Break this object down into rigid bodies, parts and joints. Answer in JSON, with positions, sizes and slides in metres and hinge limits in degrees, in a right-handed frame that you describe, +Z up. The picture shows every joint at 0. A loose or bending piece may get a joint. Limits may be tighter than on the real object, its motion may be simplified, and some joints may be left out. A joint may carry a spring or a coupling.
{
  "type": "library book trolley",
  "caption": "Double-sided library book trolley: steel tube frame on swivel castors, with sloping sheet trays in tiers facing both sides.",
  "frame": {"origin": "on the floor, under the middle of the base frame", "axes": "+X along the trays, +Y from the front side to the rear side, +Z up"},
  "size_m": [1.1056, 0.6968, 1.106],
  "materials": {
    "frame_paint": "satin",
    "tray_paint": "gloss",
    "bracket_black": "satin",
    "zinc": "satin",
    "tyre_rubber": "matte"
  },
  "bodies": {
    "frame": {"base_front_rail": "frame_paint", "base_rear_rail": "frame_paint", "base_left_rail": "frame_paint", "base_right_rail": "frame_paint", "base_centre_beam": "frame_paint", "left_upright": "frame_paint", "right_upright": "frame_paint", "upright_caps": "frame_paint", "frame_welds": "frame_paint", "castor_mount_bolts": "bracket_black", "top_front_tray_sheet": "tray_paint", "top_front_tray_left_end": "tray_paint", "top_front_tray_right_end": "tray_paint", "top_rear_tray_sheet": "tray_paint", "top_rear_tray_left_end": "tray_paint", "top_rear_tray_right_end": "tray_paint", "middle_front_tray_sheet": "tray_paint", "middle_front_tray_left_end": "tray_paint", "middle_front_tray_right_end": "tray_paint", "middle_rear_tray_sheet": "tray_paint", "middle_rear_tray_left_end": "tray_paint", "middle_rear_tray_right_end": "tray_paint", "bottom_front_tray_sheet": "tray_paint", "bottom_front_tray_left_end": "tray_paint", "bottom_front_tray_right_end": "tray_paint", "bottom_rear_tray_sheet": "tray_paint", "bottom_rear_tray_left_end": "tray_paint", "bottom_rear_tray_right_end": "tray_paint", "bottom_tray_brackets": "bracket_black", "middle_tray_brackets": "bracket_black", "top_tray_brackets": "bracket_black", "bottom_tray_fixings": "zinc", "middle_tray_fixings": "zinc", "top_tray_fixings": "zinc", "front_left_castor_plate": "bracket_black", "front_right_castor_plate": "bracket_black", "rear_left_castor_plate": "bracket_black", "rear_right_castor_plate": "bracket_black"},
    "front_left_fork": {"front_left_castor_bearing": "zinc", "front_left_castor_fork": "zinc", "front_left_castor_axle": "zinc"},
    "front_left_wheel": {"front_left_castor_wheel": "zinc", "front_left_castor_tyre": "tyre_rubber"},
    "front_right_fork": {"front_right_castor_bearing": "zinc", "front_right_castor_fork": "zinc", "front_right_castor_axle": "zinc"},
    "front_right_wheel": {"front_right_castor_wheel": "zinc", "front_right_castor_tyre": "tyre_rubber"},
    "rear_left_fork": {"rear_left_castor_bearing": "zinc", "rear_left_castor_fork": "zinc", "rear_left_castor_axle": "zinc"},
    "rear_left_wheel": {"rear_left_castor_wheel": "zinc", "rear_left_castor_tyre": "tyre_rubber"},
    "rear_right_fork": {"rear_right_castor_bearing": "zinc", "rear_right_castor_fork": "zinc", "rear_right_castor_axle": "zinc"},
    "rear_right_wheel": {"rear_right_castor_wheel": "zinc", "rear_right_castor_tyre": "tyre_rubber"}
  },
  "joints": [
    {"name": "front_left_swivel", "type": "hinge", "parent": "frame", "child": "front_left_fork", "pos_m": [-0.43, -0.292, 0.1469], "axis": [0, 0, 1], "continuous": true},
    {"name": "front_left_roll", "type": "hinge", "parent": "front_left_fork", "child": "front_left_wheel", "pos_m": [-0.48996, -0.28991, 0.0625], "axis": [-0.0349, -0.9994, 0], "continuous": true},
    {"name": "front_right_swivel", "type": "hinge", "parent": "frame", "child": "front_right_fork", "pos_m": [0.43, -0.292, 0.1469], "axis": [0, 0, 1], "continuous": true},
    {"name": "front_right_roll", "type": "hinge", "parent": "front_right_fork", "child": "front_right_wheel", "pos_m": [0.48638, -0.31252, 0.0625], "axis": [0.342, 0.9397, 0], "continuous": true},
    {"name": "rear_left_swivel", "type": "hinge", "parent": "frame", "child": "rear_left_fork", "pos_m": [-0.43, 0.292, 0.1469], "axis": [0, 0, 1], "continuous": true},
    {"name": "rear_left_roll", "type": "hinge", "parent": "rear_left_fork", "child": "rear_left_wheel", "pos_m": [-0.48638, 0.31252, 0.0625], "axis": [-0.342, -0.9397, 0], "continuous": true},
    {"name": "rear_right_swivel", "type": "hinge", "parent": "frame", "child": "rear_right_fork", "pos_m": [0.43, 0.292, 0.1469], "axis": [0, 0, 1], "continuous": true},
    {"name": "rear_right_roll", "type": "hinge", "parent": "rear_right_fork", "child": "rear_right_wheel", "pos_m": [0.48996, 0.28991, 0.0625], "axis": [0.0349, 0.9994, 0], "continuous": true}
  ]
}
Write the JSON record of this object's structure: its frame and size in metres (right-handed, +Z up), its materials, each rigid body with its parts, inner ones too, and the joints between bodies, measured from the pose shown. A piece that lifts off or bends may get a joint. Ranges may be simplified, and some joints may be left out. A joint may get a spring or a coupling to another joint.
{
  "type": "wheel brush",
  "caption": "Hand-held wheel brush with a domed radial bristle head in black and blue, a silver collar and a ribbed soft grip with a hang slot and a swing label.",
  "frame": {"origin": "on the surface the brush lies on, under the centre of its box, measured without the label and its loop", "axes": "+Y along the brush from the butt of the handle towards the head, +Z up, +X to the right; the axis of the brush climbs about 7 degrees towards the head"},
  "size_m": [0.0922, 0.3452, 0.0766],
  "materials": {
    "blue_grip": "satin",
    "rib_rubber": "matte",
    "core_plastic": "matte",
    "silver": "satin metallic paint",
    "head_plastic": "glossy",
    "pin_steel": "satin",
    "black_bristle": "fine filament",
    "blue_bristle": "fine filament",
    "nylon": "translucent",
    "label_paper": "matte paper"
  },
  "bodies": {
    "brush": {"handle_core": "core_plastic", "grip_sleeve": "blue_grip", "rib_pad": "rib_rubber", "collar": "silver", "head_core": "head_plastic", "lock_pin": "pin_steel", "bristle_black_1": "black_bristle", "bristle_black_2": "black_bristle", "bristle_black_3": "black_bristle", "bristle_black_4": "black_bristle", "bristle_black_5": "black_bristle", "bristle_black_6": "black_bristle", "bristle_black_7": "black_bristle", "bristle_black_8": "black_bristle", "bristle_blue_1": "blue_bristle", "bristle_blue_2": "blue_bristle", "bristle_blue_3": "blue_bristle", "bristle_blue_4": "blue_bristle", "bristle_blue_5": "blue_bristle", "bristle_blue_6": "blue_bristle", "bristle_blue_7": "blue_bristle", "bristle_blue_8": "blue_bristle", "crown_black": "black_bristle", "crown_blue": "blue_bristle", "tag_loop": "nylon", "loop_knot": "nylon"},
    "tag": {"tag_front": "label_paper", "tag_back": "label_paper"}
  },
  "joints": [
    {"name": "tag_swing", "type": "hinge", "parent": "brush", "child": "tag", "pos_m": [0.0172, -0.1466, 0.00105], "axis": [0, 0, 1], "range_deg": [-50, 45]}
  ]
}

_WHAT THE TASK REQUIRES_: Repeat the data above exactly.

_WRITTEN REPLY_:
Break this object down into rigid bodies, parts and joints. Answer in JSON, with positions, sizes and slides in metres and hinge limits in degrees, in a right-handed frame that you describe, +Z up. The picture shows every joint at 0. A loose or bending piece may get a joint. Limits may be tighter than on the real object, its motion may be simplified, and some joints may be left out. A joint may carry a spring or a coupling.
{
  "type": "library book trolley",
  "caption": "Double-sided library book trolley: steel tube frame on swivel castors, with sloping sheet trays in tiers facing both sides.",
  "frame": {"origin": "on the floor, under the middle of the base frame", "axes": "+X along the trays, +Y from the front side to the rear side, +Z up"},
  "size_m": [1.1056, 0.6968, 1.106],
  "materials": {
    "frame_paint": "satin",
    "tray_paint": "gloss",
    "bracket_black": "satin",
    "zinc": "satin",
    "tyre_rubber": "matte"
  },
  "bodies": {
    "frame": {"base_front_rail": "frame_paint", "base_rear_rail": "frame_paint", "base_left_rail": "frame_paint", "base_right_rail": "frame_paint", "base_centre_beam": "frame_paint", "left_upright": "frame_paint", "right_upright": "frame_paint", "upright_caps": "frame_paint", "frame_welds": "frame_paint", "castor_mount_bolts": "bracket_black", "top_front_tray_sheet": "tray_paint", "top_front_tray_left_end": "tray_paint", "top_front_tray_right_end": "tray_paint", "top_rear_tray_sheet": "tray_paint", "top_rear_tray_left_end": "tray_paint", "top_rear_tray_right_end": "tray_paint", "middle_front_tray_sheet": "tray_paint", "middle_front_tray_left_end": "tray_paint", "middle_front_tray_right_end": "tray_paint", "middle_rear_tray_sheet": "tray_paint", "middle_rear_tray_left_end": "tray_paint", "middle_rear_tray_right_end": "tray_paint", "bottom_front_tray_sheet": "tray_paint", "bottom_front_tray_left_end": "tray_paint", "bottom_front_tray_right_end": "tray_paint", "bottom_rear_tray_sheet": "tray_paint", "bottom_rear_tray_left_end": "tray_paint", "bottom_rear_tray_right_end": "tray_paint", "bottom_tray_brackets": "bracket_black", "middle_tray_brackets": "bracket_black", "top_tray_brackets": "bracket_black", "bottom_tray_fixings": "zinc", "middle_tray_fixings": "zinc", "top_tray_fixings": "zinc", "front_left_castor_plate": "bracket_black", "front_right_castor_plate": "bracket_black", "rear_left_castor_plate": "bracket_black", "rear_right_castor_plate": "bracket_black"},
    "front_left_fork": {"front_left_castor_bearing": "zinc", "front_left_castor_fork": "zinc", "front_left_castor_axle": "zinc"},
    "front_left_wheel": {"front_left_castor_wheel": "zinc", "front_left_castor_tyre": "tyre_rubber"},
    "front_right_fork": {"front_right_castor_bearing": "zinc", "front_right_castor_fork": "zinc", "front_right_castor_axle": "zinc"},
    "front_right_wheel": {"front_right_castor_wheel": "zinc", "front_right_castor_tyre": "tyre_rubber"},
    "rear_left_fork": {"rear_left_castor_bearing": "zinc", "rear_left_castor_fork": "zinc", "rear_left_castor_axle": "zinc"},
    "rear_left_wheel": {"rear_left_castor_wheel": "zinc", "rear_left_castor_tyre": "tyre_rubber"},
    "rear_right_fork": {"rear_right_castor_bearing": "zinc", "rear_right_castor_fork": "zinc", "rear_right_castor_axle": "zinc"},
    "rear_right_wheel": {"rear_right_castor_wheel": "zinc", "rear_right_castor_tyre": "tyre_rubber"}
  },
  "joints": [
    {"name": "front_left_swivel", "type": "hinge", "parent": "frame", "child": "front_left_fork", "pos_m": [-0.43, -0.292, 0.1469], "axis": [0, 0, 1], "continuous": true},
    {"name": "front_left_roll", "type": "hinge", "parent": "front_left_fork", "child": "front_left_wheel", "pos_m": [-0.48996, -0.28991, 0.0625], "axis": [-0.0349, -0.9994, 0], "continuous": true},
    {"name": "front_right_swivel", "type": "hinge", "parent": "frame", "child": "front_right_fork", "pos_m": [0.43, -0.292, 0.1469], "axis": [0, 0, 1], "continuous": true},
    {"name": "front_right_roll", "type": "hinge", "parent": "front_right_fork", "child": "front_right_wheel", "pos_m": [0.48638, -0.31252, 0.0625], "axis": [0.342, 0.9397, 0], "continuous": true},
    {"name": "rear_left_swivel", "type": "hinge", "parent": "frame", "child": "rear_left_fork", "pos_m": [-0.43, 0.292, 0.1469], "axis": [0, 0, 1], "continuous": true},
    {"name": "rear_left_roll", "type": "hinge", "parent": "rear_left_fork", "child": "rear_left_wheel", "pos_m": [-0.48638, 0.31252, 0.0625], "axis": [-0.342, -0.9397, 0], "continuous": true},
    {"name": "rear_right_swivel", "type": "hinge", "parent": "frame", "child": "rear_right_fork", "pos_m": [0.43, 0.292, 0.1469], "axis": [0, 0, 1], "continuous": true},
    {"name": "rear_right_roll", "type": "hinge", "parent": "rear_right_fork", "child": "rear_right_wheel", "pos_m": [0.48996, 0.28991, 0.0625], "axis": [0.0349, 0.9994, 0], "continuous": true}
  ]
}
Write the JSON record of this object's structure: its frame and size in metres (right-handed, +Z up), its materials, each rigid body with its parts, inner ones too, and the joints between bodies, measured from the pose shown. A piece that lifts off or bends may get a joint. Ranges may be simplified, and some joints may be left out. A joint may get a spring or a coupling to another joint.
{
  "type": "wheel brush",
  "caption": "Hand-held wheel brush with a domed radial bristle head in black and blue, a silver collar and a ribbed soft grip with a hang slot and a swing label.",
  "frame": {"origin": "on the surface the brush lies on, under the centre of its box, measured without the label and its loop", "axes": "+Y along the brush from the butt of the handle towards the head, +Z up, +X to the right; the axis of the brush climbs about 7 degrees towards the head"},
  "size_m": [0.0922, 0.3452, 0.0766],
  "materials": {
    "blue_grip": "satin",
    "rib_rubber": "matte",
    "core_plastic": "matte",
    "silver": "satin metallic paint",
    "head_plastic": "glossy",
    "pin_steel": "satin",
    "black_bristle": "fine filament",
    "blue_bristle": "fine filament",
    "nylon": "translucent",
    "label_paper": "matte paper"
  },
  "bodies": {
    "brush": {"handle_core": "core_plastic", "grip_sleeve": "blue_grip", "rib_pad": "rib_rubber", "collar": "silver", "head_core": "head_plastic", "lock_pin": "pin_steel", "bristle_black_1": "black_bristle", "bristle_black_2": "black_bristle", "bristle_black_3": "black_bristle", "bristle_black_4": "black_bristle", "bristle_black_5": "black_bristle", "bristle_black_6": "black_bristle", "bristle_black_7": "black_bristle", "bristle_black_8": "black_bristle", "bristle_blue_1": "blue_bristle", "bristle_blue_2": "blue_bristle", "bristle_blue_3": "blue_bristle", "bristle_blue_4": "blue_bristle", "bristle_blue_5": "blue_bristle", "bristle_blue_6": "blue_bristle", "bristle_blue_7": "blue_bristle", "bristle_blue_8": "blue_bristle", "crown_black": "black_bristle", "crown_blue": "blue_bristle", "tag_loop": "nylon", "loop_knot": "nylon"},
    "tag": {"tag_front": "label_paper", "tag_back": "label_paper"}
  },
  "joints": [
    {"name": "tag_swing", "type": "hinge", "parent": "brush", "child": "tag", "pos_m": [0.0172, -0.1466, 0.00105], "axis": [0, 0, 1], "range_deg": [-50, 45]}
  ]
}